- **Exercise instructions**
Each line of the material must be returned exactly.

- **Provided data**
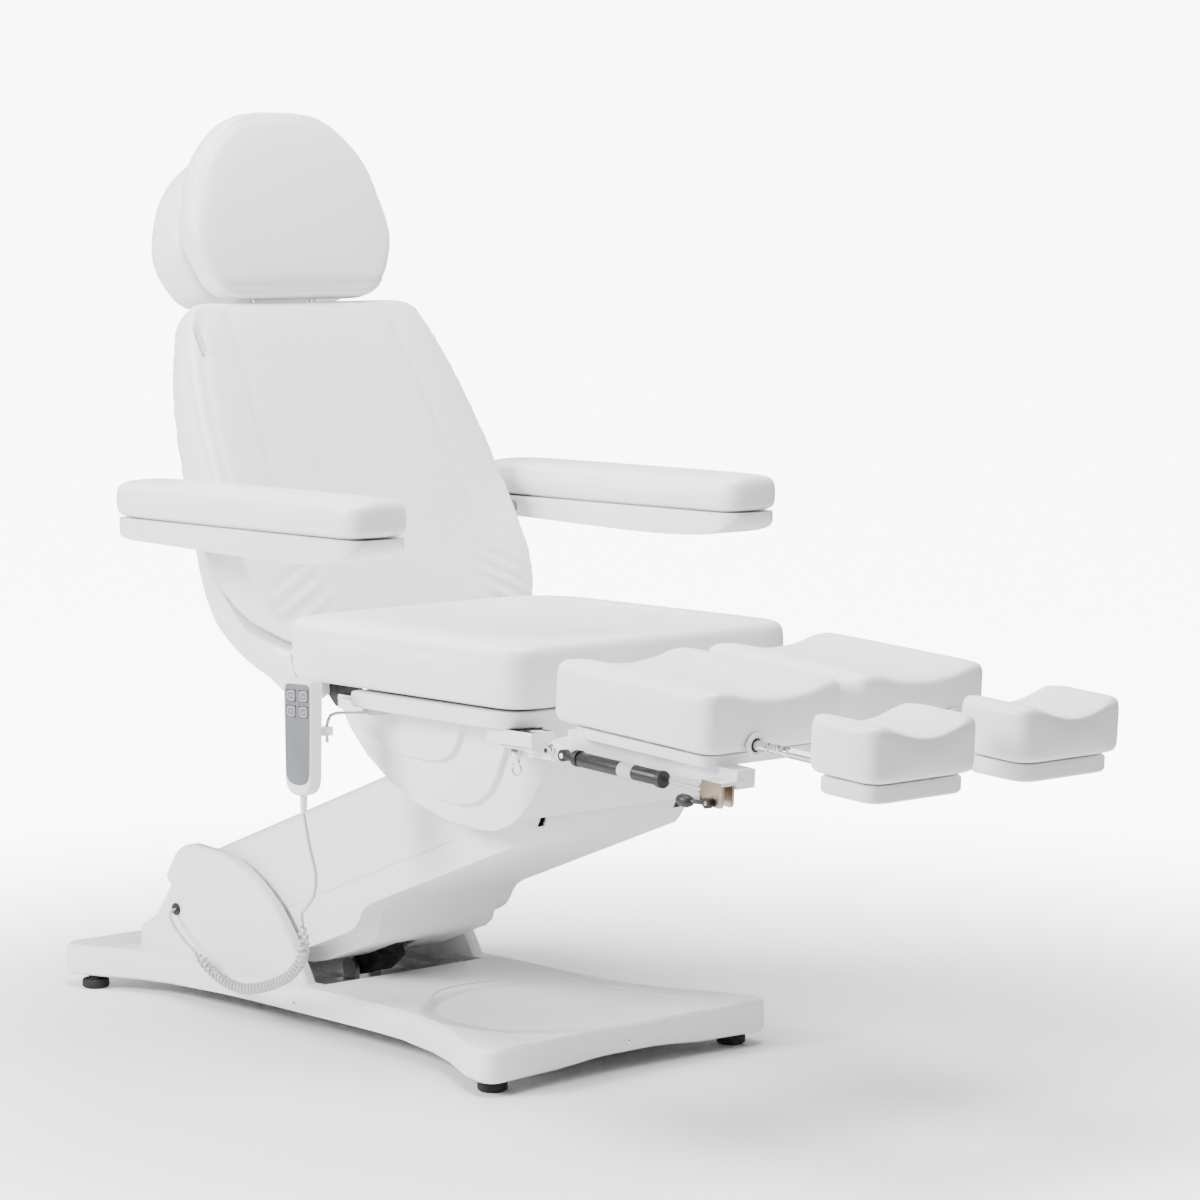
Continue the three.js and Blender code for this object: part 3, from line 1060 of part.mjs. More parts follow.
// The handset faces -Y in its own frame.
const faceY = -HANDSET.thick / 2;
const bodyHalf = HANDSET.width / 2;
const bodyTop = HANDSET.height / 2;
const handsetShape = outline([
  [-bodyHalf + 3, -bodyTop], [bodyHalf - 3, -bodyTop], [bodyHalf, bodyTop], [-bodyHalf, bodyTop],
], [26, 26, 12, 12]);
const HOOK_PLACE = [27.5, 18.7]; // the wire hook's upright end, in the handset's frame
const clip = block(HOOK_PLACE[0] - 10, HOOK_PLACE[0] + 6, -faceY - 1, -faceY + 12.5, 2, 14)
  .subtract(bar(3.3, [...HOOK_PLACE, -5], [...HOOK_PLACE, 20], 10));
const panelShape = (inset) => outline([
  [-bodyHalf + 8 + inset, -bodyTop + 16 + inset], [bodyHalf - 8 - inset, -bodyTop + 16 + inset],
  [bodyHalf - 6 - inset, bodyTop - 8 - inset], [-bodyHalf + 6 + inset, bodyTop - 8 - inset],
], [18, 18, 8, 8]);
const buttonPlaces = [["back_up", -11, 58], ["back_down", 11, 58], ["seat_up", -11, 36], ["seat_down", 11, 36]];
const BUTTON_HALF = 8;
const roomHalf = BUTTON_HALF + GAP;
const buttonRoom = join(...buttonPlaces.map(([, x, z]) =>
  block(x - roomHalf, x + roomHalf, faceY - 2, faceY + 5, z - roomHalf, z + roomHalf)));
put("handset_shell", plate("y", handsetShape, faceY, -faceY, 4)
  .add(clip)
  .subtract(plate("y", panelShape(-GAP), faceY - 2, faceY + 2 + GAP))
  .subtract(buttonRoom), shell, handsetGroup);
put("handset_panel", plate("y", panelShape(0), faceY, faceY + 2).subtract(buttonRoom), greyPanel, handsetGroup);
buttonPlaces.forEach(([name, x, z]) => {
  const shape = outline([
    [x - BUTTON_HALF, z - BUTTON_HALF], [x + BUTTON_HALF, z - BUTTON_HALF],
    [x + BUTTON_HALF, z + BUTTON_HALF], [x - BUTTON_HALF, z + BUTTON_HALF],
  ], 3);
  put(`button_${name}`, plate("y", shape, faceY - 0.8, faceY + 3, 0, 2), greyPanel, handsetGroup);
});

// The wire hook: from under the tray's edge, down behind the handset and up under its clip.
const turned = (x, y) => [
  HANDSET.x + x * Math.cos(rad(HANDSET.turn)) - y * Math.sin(rad(HANDSET.turn)),
  HANDSET.y + x * Math.sin(rad(HANDSET.turn)) + y * Math.cos(rad(HANDSET.turn)),
];
const [hookX, hookY] = turned(...HOOK_PLACE);
const hookZ = trayBottom - 5;
const hook = cord([
  [hookX + 34, -TRAY_HALF + 26, hookZ], [hookX + 30, -TRAY_HALF, hookZ], [hookX + 14, -TRAY_HALF - 20, hookZ],
  [hookX + 3, hookY + 5, hookZ - 3], [hookX, hookY, hookZ - 16], [hookX, hookY, HANDSET.z - 8],
], 2.5, 6, 14).add(block(hookX + 20, hookX + 52, -TRAY_HALF + 10, -TRAY_HALF + 34, hookZ - 3, trayBottom - GAP));
put("handset_hook", hook, steel);

const reliefTop = HANDSET.z - bodyTop - GAP;
const reliefBottom = reliefTop - 26;
put("strain_relief", bar(3.4, [HANDSET.x, HANDSET.y, reliefBottom], [HANDSET.x, HANDSET.y, reliefTop], 12, 5.5), shell);

const grommetY = -cheekOuter - 3;
put("cable_grommet", alongY(GROMMET, HOLE_X, HOLE_Z, -cheekOuter - 3, -cheekOuter + WALL - 0.5)
  .add(alongY(GROMMET + 2.5, HOLE_X, HOLE_Z, -cheekOuter - 3, -cheekOuter - GAP))
  .subtract(alongY(CORD_RADIUS + 1, HOLE_X, HOLE_Z, -cheekOuter - 6, -cheekOuter + WALL + 2, 10)), black);

// The cord leaves the handset, hangs, runs as a curly length, and goes into the near cheek.
const coilTop = [-206, -285, 196];
const coilEnd = [-575, -206, 88];
put("cord_upper", cord([
  [HANDSET.x, HANDSET.y, reliefBottom - GAP], [HANDSET.x + 1, HANDSET.y + 1, 345], [-151, -312, 304],
  [-147, -306, 270], [-163, -297, 236], [coilTop[0] + 10, coilTop[1] - 5, coilTop[2] + 12],
], CORD_RADIUS, 6, 16), shell);
put("cord_coil", cord([
  coilTop, [-210, -280, 167], [-219, -274, 141], [-259, -262, 108], [-324, -246, 80], [-406, -230, 58],
  [-468, -218, 54], [-521, -208, 62], coilEnd,
], COIL_RADIUS, 8, 22), shell);
put("cord_lower", cord([
  [coilEnd[0] - 8, coilEnd[1], coilEnd[2] + 9], [-604, -204, 106], [-640, -202, 124],
  [HOLE_X + 2, grommetY - 16, HOLE_Z - 4], [HOLE_X, grommetY - 1, HOLE_Z],
], CORD_RADIUS, 6, 12), shell);

export default chair;
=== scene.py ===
import bpy
import bmesh
import json
import math
import numpy as np
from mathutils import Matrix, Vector
from mathutils.bvhtree import BVHTree
from mathutils.kdtree import KDTree


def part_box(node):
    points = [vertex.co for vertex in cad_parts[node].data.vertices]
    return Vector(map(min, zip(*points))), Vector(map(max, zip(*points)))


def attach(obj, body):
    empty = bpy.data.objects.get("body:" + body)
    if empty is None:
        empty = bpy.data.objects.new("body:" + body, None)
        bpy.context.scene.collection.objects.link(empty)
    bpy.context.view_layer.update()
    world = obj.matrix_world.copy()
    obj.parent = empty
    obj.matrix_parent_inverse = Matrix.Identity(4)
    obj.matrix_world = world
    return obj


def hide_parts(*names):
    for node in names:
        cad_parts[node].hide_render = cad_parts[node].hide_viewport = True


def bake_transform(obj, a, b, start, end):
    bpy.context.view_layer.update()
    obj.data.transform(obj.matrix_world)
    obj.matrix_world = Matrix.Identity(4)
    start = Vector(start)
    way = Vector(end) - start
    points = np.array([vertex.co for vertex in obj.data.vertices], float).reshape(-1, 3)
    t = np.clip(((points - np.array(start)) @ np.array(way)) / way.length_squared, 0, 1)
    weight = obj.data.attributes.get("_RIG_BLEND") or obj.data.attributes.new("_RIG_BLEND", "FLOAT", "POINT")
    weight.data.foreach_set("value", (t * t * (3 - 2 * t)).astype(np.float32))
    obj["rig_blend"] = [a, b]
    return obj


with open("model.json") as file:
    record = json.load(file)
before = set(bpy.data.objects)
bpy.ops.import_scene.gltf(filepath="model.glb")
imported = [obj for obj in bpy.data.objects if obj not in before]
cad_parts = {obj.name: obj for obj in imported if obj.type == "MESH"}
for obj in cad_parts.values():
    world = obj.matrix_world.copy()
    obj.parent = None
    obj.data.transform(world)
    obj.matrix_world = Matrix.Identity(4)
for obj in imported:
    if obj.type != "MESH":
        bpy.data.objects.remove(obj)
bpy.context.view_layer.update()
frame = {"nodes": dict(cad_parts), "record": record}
bpy.ops.object.select_all(action="DESELECT")

# ---- Camera and room
# The chair stands on a pale floor in a bright white room. Large soft lights hang above, in front and at the
# sides.
camera_data = bpy.data.cameras.new("camera")
camera_data.lens = 116.75
camera_data.sensor_width = 36
camera = bpy.data.objects.new("camera", camera_data)
bpy.context.collection.objects.link(camera)
camera.location = (4.083, -3.578, 1.2)
camera.rotation_euler = (math.radians(90 - 5.868), 0, math.radians(48.045))
bpy.context.scene.camera = camera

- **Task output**
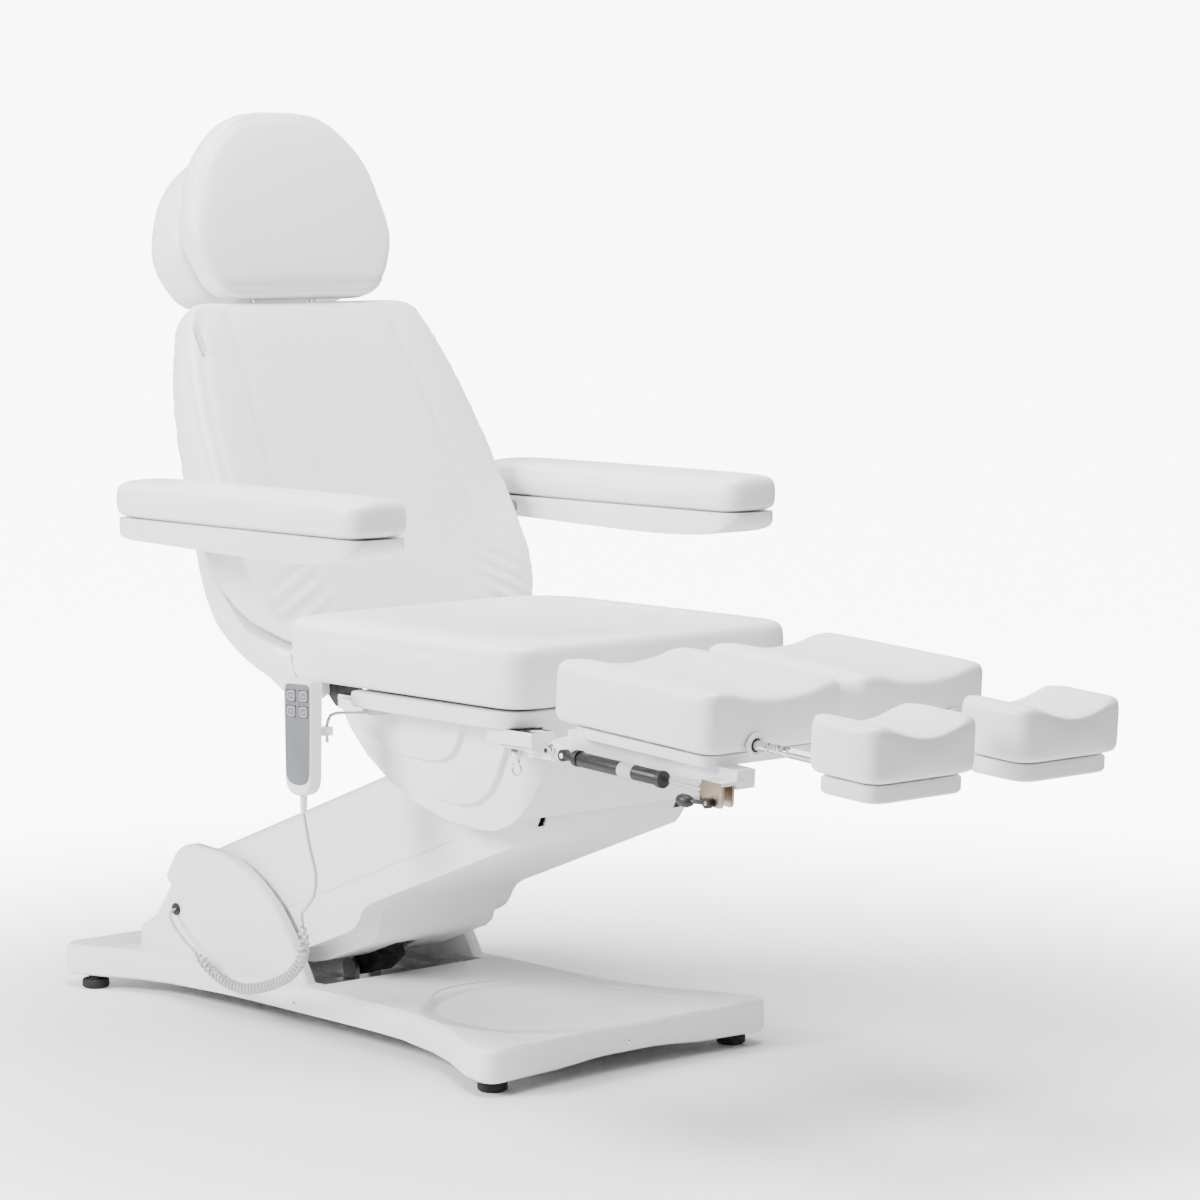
Continue the three.js and Blender code for this object: part 3, from line 1060 of part.mjs. More parts follow.
// The handset faces -Y in its own frame.
const faceY = -HANDSET.thick / 2;
const bodyHalf = HANDSET.width / 2;
const bodyTop = HANDSET.height / 2;
const handsetShape = outline([
  [-bodyHalf + 3, -bodyTop], [bodyHalf - 3, -bodyTop], [bodyHalf, bodyTop], [-bodyHalf, bodyTop],
], [26, 26, 12, 12]);
const HOOK_PLACE = [27.5, 18.7]; // the wire hook's upright end, in the handset's frame
const clip = block(HOOK_PLACE[0] - 10, HOOK_PLACE[0] + 6, -faceY - 1, -faceY + 12.5, 2, 14)
  .subtract(bar(3.3, [...HOOK_PLACE, -5], [...HOOK_PLACE, 20], 10));
const panelShape = (inset) => outline([
  [-bodyHalf + 8 + inset, -bodyTop + 16 + inset], [bodyHalf - 8 - inset, -bodyTop + 16 + inset],
  [bodyHalf - 6 - inset, bodyTop - 8 - inset], [-bodyHalf + 6 + inset, bodyTop - 8 - inset],
], [18, 18, 8, 8]);
const buttonPlaces = [["back_up", -11, 58], ["back_down", 11, 58], ["seat_up", -11, 36], ["seat_down", 11, 36]];
const BUTTON_HALF = 8;
const roomHalf = BUTTON_HALF + GAP;
const buttonRoom = join(...buttonPlaces.map(([, x, z]) =>
  block(x - roomHalf, x + roomHalf, faceY - 2, faceY + 5, z - roomHalf, z + roomHalf)));
put("handset_shell", plate("y", handsetShape, faceY, -faceY, 4)
  .add(clip)
  .subtract(plate("y", panelShape(-GAP), faceY - 2, faceY + 2 + GAP))
  .subtract(buttonRoom), shell, handsetGroup);
put("handset_panel", plate("y", panelShape(0), faceY, faceY + 2).subtract(buttonRoom), greyPanel, handsetGroup);
buttonPlaces.forEach(([name, x, z]) => {
  const shape = outline([
    [x - BUTTON_HALF, z - BUTTON_HALF], [x + BUTTON_HALF, z - BUTTON_HALF],
    [x + BUTTON_HALF, z + BUTTON_HALF], [x - BUTTON_HALF, z + BUTTON_HALF],
  ], 3);
  put(`button_${name}`, plate("y", shape, faceY - 0.8, faceY + 3, 0, 2), greyPanel, handsetGroup);
});

// The wire hook: from under the tray's edge, down behind the handset and up under its clip.
const turned = (x, y) => [
  HANDSET.x + x * Math.cos(rad(HANDSET.turn)) - y * Math.sin(rad(HANDSET.turn)),
  HANDSET.y + x * Math.sin(rad(HANDSET.turn)) + y * Math.cos(rad(HANDSET.turn)),
];
const [hookX, hookY] = turned(...HOOK_PLACE);
const hookZ = trayBottom - 5;
const hook = cord([
  [hookX + 34, -TRAY_HALF + 26, hookZ], [hookX + 30, -TRAY_HALF, hookZ], [hookX + 14, -TRAY_HALF - 20, hookZ],
  [hookX + 3, hookY + 5, hookZ - 3], [hookX, hookY, hookZ - 16], [hookX, hookY, HANDSET.z - 8],
], 2.5, 6, 14).add(block(hookX + 20, hookX + 52, -TRAY_HALF + 10, -TRAY_HALF + 34, hookZ - 3, trayBottom - GAP));
put("handset_hook", hook, steel);

const reliefTop = HANDSET.z - bodyTop - GAP;
const reliefBottom = reliefTop - 26;
put("strain_relief", bar(3.4, [HANDSET.x, HANDSET.y, reliefBottom], [HANDSET.x, HANDSET.y, reliefTop], 12, 5.5), shell);

const grommetY = -cheekOuter - 3;
put("cable_grommet", alongY(GROMMET, HOLE_X, HOLE_Z, -cheekOuter - 3, -cheekOuter + WALL - 0.5)
  .add(alongY(GROMMET + 2.5, HOLE_X, HOLE_Z, -cheekOuter - 3, -cheekOuter - GAP))
  .subtract(alongY(CORD_RADIUS + 1, HOLE_X, HOLE_Z, -cheekOuter - 6, -cheekOuter + WALL + 2, 10)), black);

// The cord leaves the handset, hangs, runs as a curly length, and goes into the near cheek.
const coilTop = [-206, -285, 196];
const coilEnd = [-575, -206, 88];
put("cord_upper", cord([
  [HANDSET.x, HANDSET.y, reliefBottom - GAP], [HANDSET.x + 1, HANDSET.y + 1, 345], [-151, -312, 304],
  [-147, -306, 270], [-163, -297, 236], [coilTop[0] + 10, coilTop[1] - 5, coilTop[2] + 12],
], CORD_RADIUS, 6, 16), shell);
put("cord_coil", cord([
  coilTop, [-210, -280, 167], [-219, -274, 141], [-259, -262, 108], [-324, -246, 80], [-406, -230, 58],
  [-468, -218, 54], [-521, -208, 62], coilEnd,
], COIL_RADIUS, 8, 22), shell);
put("cord_lower", cord([
  [coilEnd[0] - 8, coilEnd[1], coilEnd[2] + 9], [-604, -204, 106], [-640, -202, 124],
  [HOLE_X + 2, grommetY - 16, HOLE_Z - 4], [HOLE_X, grommetY - 1, HOLE_Z],
], CORD_RADIUS, 6, 12), shell);

export default chair;
=== scene.py ===
import bpy
import bmesh
import json
import math
import numpy as np
from mathutils import Matrix, Vector
from mathutils.bvhtree import BVHTree
from mathutils.kdtree import KDTree


def part_box(node):
    points = [vertex.co for vertex in cad_parts[node].data.vertices]
    return Vector(map(min, zip(*points))), Vector(map(max, zip(*points)))


def attach(obj, body):
    empty = bpy.data.objects.get("body:" + body)
    if empty is None:
        empty = bpy.data.objects.new("body:" + body, None)
        bpy.context.scene.collection.objects.link(empty)
    bpy.context.view_layer.update()
    world = obj.matrix_world.copy()
    obj.parent = empty
    obj.matrix_parent_inverse = Matrix.Identity(4)
    obj.matrix_world = world
    return obj


def hide_parts(*names):
    for node in names:
        cad_parts[node].hide_render = cad_parts[node].hide_viewport = True


def bake_transform(obj, a, b, start, end):
    bpy.context.view_layer.update()
    obj.data.transform(obj.matrix_world)
    obj.matrix_world = Matrix.Identity(4)
    start = Vector(start)
    way = Vector(end) - start
    points = np.array([vertex.co for vertex in obj.data.vertices], float).reshape(-1, 3)
    t = np.clip(((points - np.array(start)) @ np.array(way)) / way.length_squared, 0, 1)
    weight = obj.data.attributes.get("_RIG_BLEND") or obj.data.attributes.new("_RIG_BLEND", "FLOAT", "POINT")
    weight.data.foreach_set("value", (t * t * (3 - 2 * t)).astype(np.float32))
    obj["rig_blend"] = [a, b]
    return obj


with open("model.json") as file:
    record = json.load(file)
before = set(bpy.data.objects)
bpy.ops.import_scene.gltf(filepath="model.glb")
imported = [obj for obj in bpy.data.objects if obj not in before]
cad_parts = {obj.name: obj for obj in imported if obj.type == "MESH"}
for obj in cad_parts.values():
    world = obj.matrix_world.copy()
    obj.parent = None
    obj.data.transform(world)
    obj.matrix_world = Matrix.Identity(4)
for obj in imported:
    if obj.type != "MESH":
        bpy.data.objects.remove(obj)
bpy.context.view_layer.update()
frame = {"nodes": dict(cad_parts), "record": record}
bpy.ops.object.select_all(action="DESELECT")

# ---- Camera and room
# The chair stands on a pale floor in a bright white room. Large soft lights hang above, in front and at the
# sides.
camera_data = bpy.data.cameras.new("camera")
camera_data.lens = 116.75
camera_data.sensor_width = 36
camera = bpy.data.objects.new("camera", camera_data)
bpy.context.collection.objects.link(camera)
camera.location = (4.083, -3.578, 1.2)
camera.rotation_euler = (math.radians(90 - 5.868), 0, math.radians(48.045))
bpy.context.scene.camera = camera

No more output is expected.